To solve that conundrum, Wells Fargo is taking a gamble: The bank is issuing thousands of interest-only loans that will defer borrowers’ balances for as long as six to 10 years. Wells Fargo is wagering that an eventual rise in housing prices in the country’s worst-hit regions, along with a rise in consumers’ income, will eventually combine to cover the bank’s billions in underwater Pick-A-Pay debt.
“We’re banking on the fact the economy will improve and recover over time,” Michael Heid, co-president of Wells Fargo Home Mortgage, said in an interview.”
Wells Fargo is essentially betting on another housing bubble. Think of an option ARM loan that is at $500,000 on a $250,000 home (58% of these loans are in California). Wells Fargo is betting that the current borrower by 2019 or whatever date will then be in a home valued at $500,000 or more. They are simply betting on another bubble spurred by the U.S. Treasury and Federal Reserve. In Japan, real estate values remain depressed after 20 years. This after trillions into their banking sector and trillions in fiscal stimulus (sound familiar?).

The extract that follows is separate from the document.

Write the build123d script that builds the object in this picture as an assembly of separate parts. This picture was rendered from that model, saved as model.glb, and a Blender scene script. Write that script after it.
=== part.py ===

So going back to our initial question, if income is down where is the money coming from? It isn’t coming from credit card companies because they are slashing limits and credit. Right now it is coming from the government. But it comes at the cost of breaking the dollar down. Why else is gold now trading near $1,100? The world won’t finance our spending spree forever. Buying more cars and more homes is not a long lasting solution. I doubt that has any long-term sustainability. But the real question will come in 2010 with the stimulus running low. Will the real economy make up for lost incomes? Of course we need to create jobs and good paying positions for that but that has yet to be seen. Until then, we are spending money we don’t have to buoy the economy. Is that really good news?